Just been browsing for a Samsung 25w fast charger and the official website had them listed at 50%/half price, added to basket and came up as full price whilst checking out, spoke to Samsung customer services and they advised me to contact sales support by phone tomorrow, ok. Did ask for the link I was seeing the 50% discount though, so I sent it, literally 10 mins since speaking to this "customer support" operative, go back to  the same page on Samsung and they are now showing full price and not listing the 50% discount which they have been all night before I spoke to him and sent him the product link page, is this really what a global leader of electronics does to it's customer base?


----------



## Deleted member 24505 (May 10, 2022)

DoLlyBirD said:


> Just been browsing for a Samsung 25w fast charger and the official website had them listed at 50%/half price, added to basket and came up as full price whilst checking out, spoke to Samsung customer services and they advised me to contact sales support by phone tomorrow, ok. Did ask for the link I was seeing the 50% discount though, so I sent it, literally 10 mins since speaking to this "customer support" operative, go back to  the same page on Samsung and they are now showing full price and not listing the 50% discount which they have been all night before I spoke to him and sent him the product link page, is this really what a global leader of electronics does to it's customer base?
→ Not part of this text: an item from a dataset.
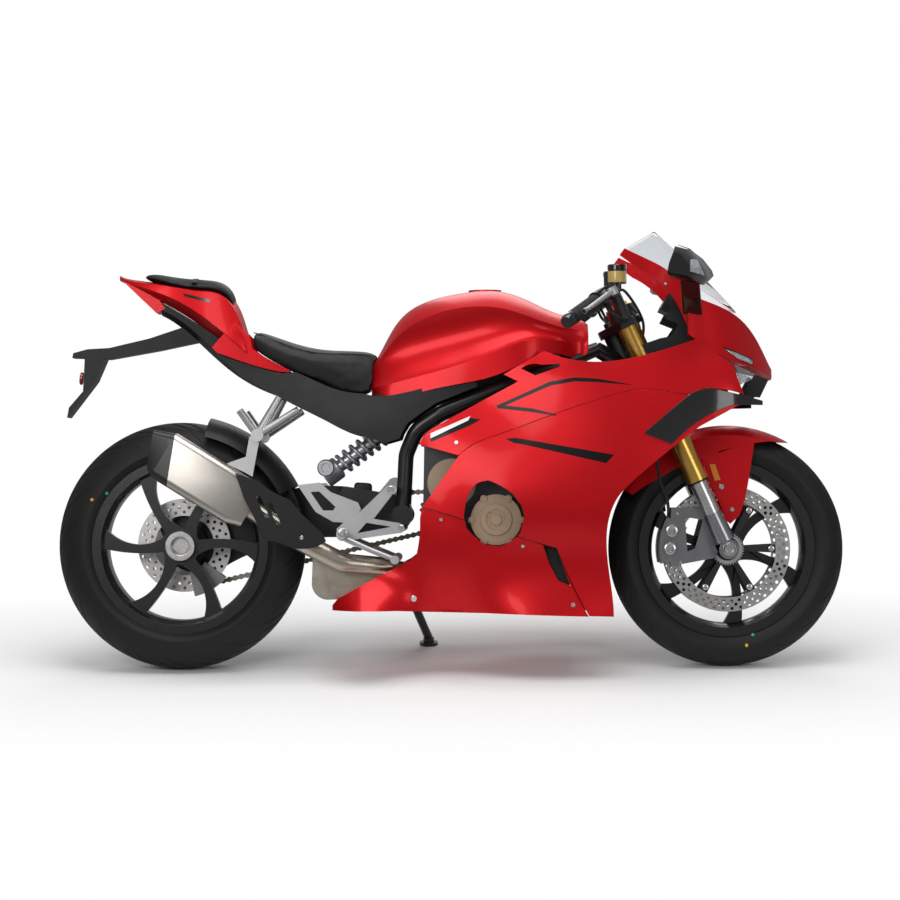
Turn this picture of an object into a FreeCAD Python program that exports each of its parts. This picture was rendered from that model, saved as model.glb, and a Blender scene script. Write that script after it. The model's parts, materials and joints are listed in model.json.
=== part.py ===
import FreeCAD, Part
import math
import os

# Sport motorcycle with a full fairing, parked on its side stand.
# The bike is built upright: x forward from the rear axle, y to the left, z up from the floor.
# At the end everything leans to the left by lean_angle onto the stand and moves to its origin,
# the middle of the bottom of the space that it takes up.

Vector = FreeCAD.Vector

# Driving dimensions, in millimetres and degrees
wheelbase = 1390.0
lean_angle = 10.0
rake_angle = 24.0
fork_offset = 32.0
running_gap = 1.0
seat_gap = 0.3
panel_gap = 1.5
panel_wall = 4.0
overrun = 20.0
same_point = 0.01

# Wheels and tyres
front_tyre_radius = 300.0
front_tyre_width = 120.0
front_crown_radius = 62.0
front_rim_width = 100.0
rear_tyre_radius = 315.0
rear_tyre_width = 180.0
rear_crown_radius = 92.0
rear_rim_width = 154.0
bead_radius = 219.0
flange_radius = 224.0
flange_wall = 5.0
rim_edge_radius = 201.0
rim_well_radius = 190.0
spoke_count = 6
spoke_root_width = 40.0
spoke_waist_width = 23.0
spoke_rim_width = 52.0
front_spoke_depth = 28.0
rear_spoke_depth = 34.0
front_hub_radius = 34.0
front_hub_length = 116.0
front_axle_radius = 12.5
front_axle_bore = 7.0
front_disc_radius = 160.0
front_disc_place = 64.0
front_disc_wall = 5.0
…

Yes indeed. As ABBA put it, money money money


----------



## bug (May 10, 2022)

Special offers do expire you know... Crappy software is also not unheard of, especially when it comes to websites.
But yeah, sucks when this happens.


----------



## ThaiTaffy (May 10, 2022)

Tigger said:


> Yes indeed. As ABBA put it, money money money


Unlike WD who didn't know they've been selling products for a dollar by accident


----------



## ramjithunder24 (May 20, 2022)

DoLlyBirD said:


> Just been browsing for a Samsung 25w fast charger and the official website had them listed at 50%/half price, added to basket and came up as full price whilst checking out, spoke to Samsung customer services and they advised me to contact sales support by phone tomorrow, ok. Did ask for the link I was seeing the 50% discount though, so I sent it, literally 10 mins since speaking to this "customer support" operative, go back to  the same page on Samsung and they are now showing full price and not listing the 50% discount which they have been all night before I spoke to him and sent him the product link page, is this really what a global leader of electronics does to it's customer base?


Samsung customer service is really hit-and-miss, and considering the sheer size of the company, I don't blame them.
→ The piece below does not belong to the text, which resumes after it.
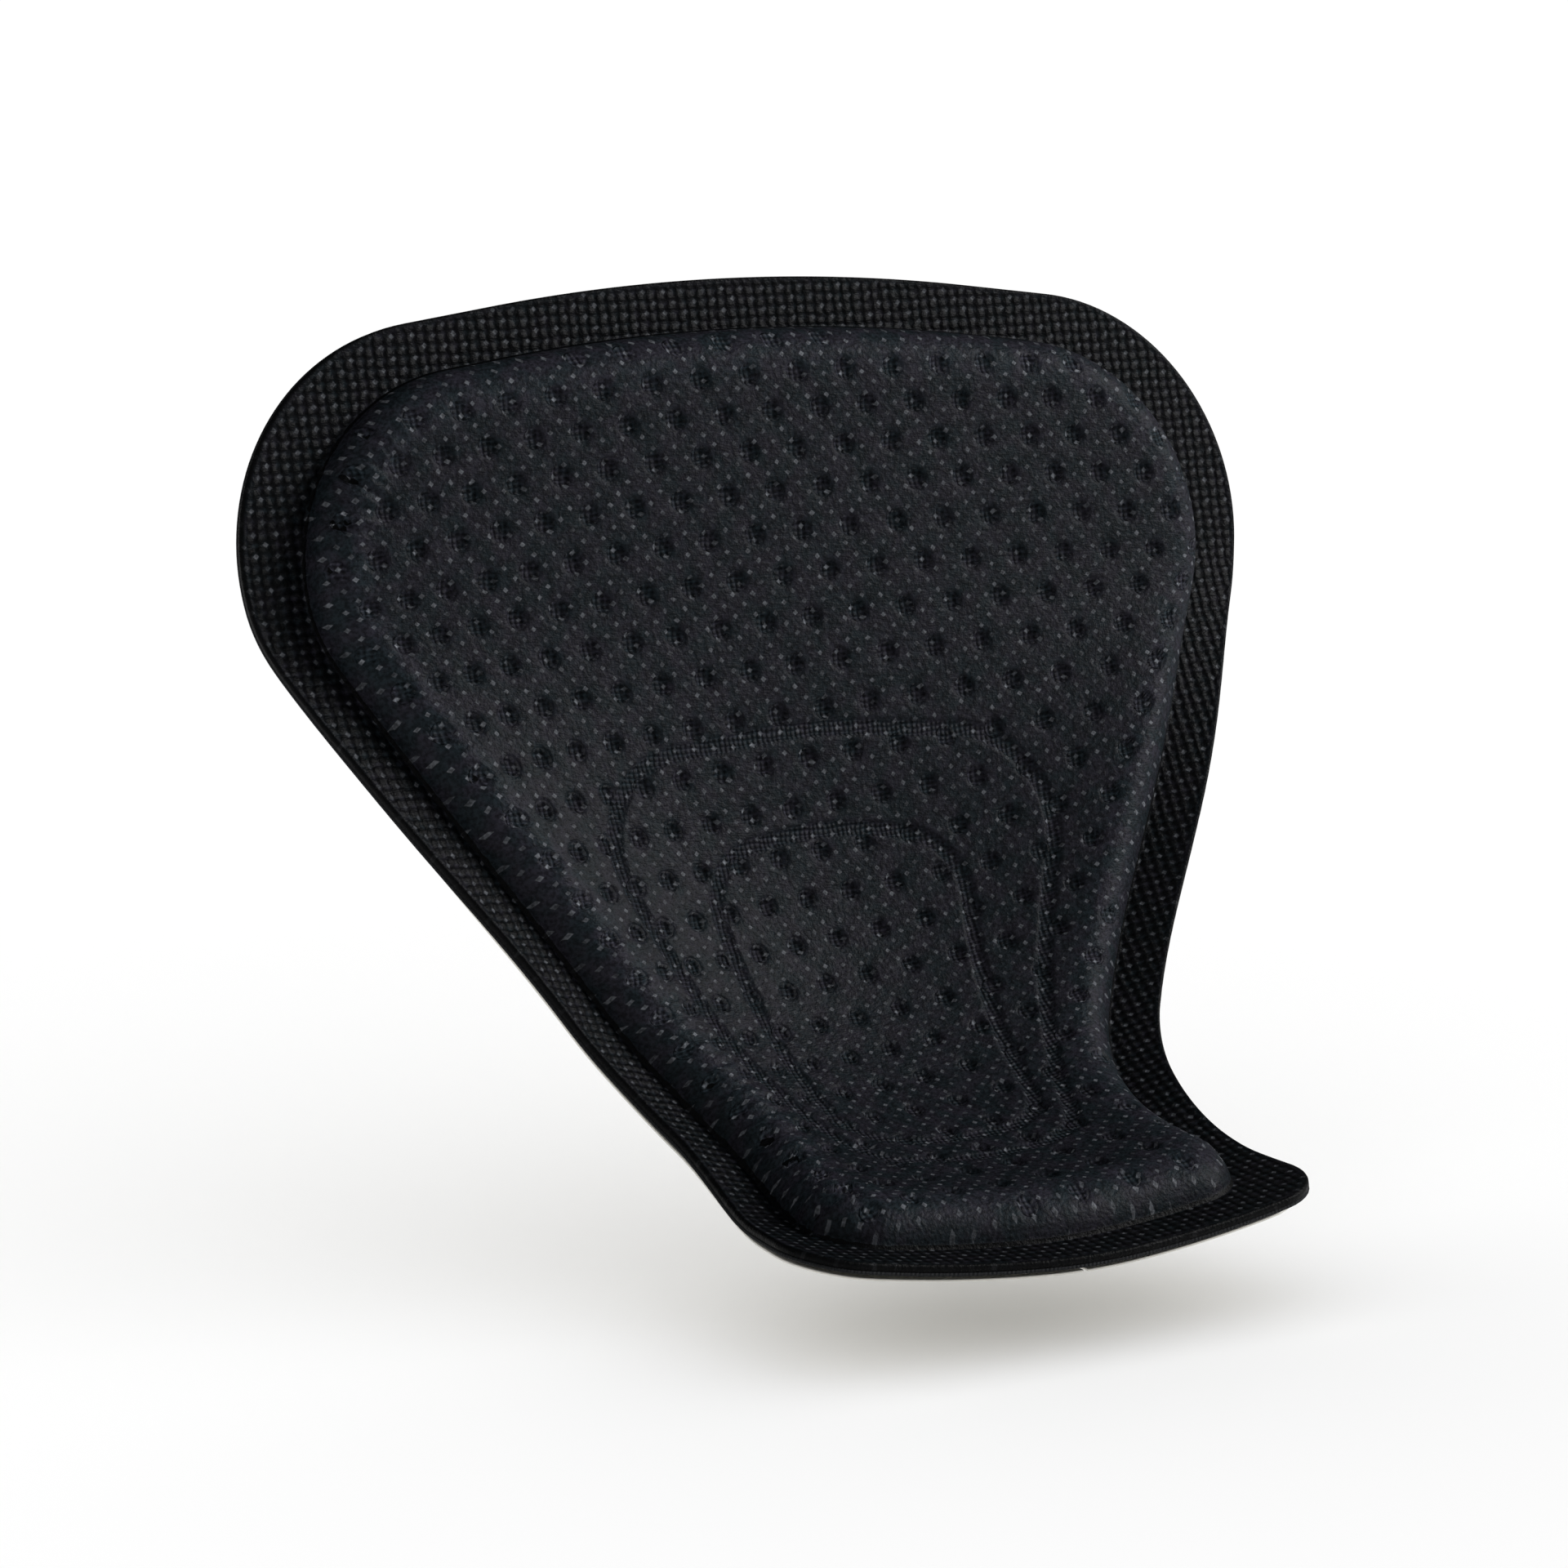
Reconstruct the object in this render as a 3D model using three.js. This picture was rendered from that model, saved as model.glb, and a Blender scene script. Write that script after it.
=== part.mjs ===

Anyways here's a little story.

So I bought the original galaxy buds at launch, and after like 3 years one side only lasts from 40 mins, just typical battery degradation.
I took it to the customer service in Singapore, and they asked for 79 SGD, or 58 USD and said "the battery itself cannot be replaced, you have replace the whole earbud"
Complete BS, I showed them the iFixit teardown video and they said they couldn't do anything about it so I just walked out.
A month later, I took it to the customer service center in South korea, got *both sides *replaced for a total of 16000₩ or 17USD.

My point being - Samsung customer service is really hit and miss - if you ever need to get a device repaired and they ask for absurd prices, try a neighbouring city or state.
Also don't do calls cos call *centre people normally aren't actual samsung employees, they are subcontractors –– I learnt this the hard way lmao
Also whenever they say "call back later" don't actually do that, just call them instantly.*


----------



## P4-630 (May 20, 2022)

Sue them!!


----------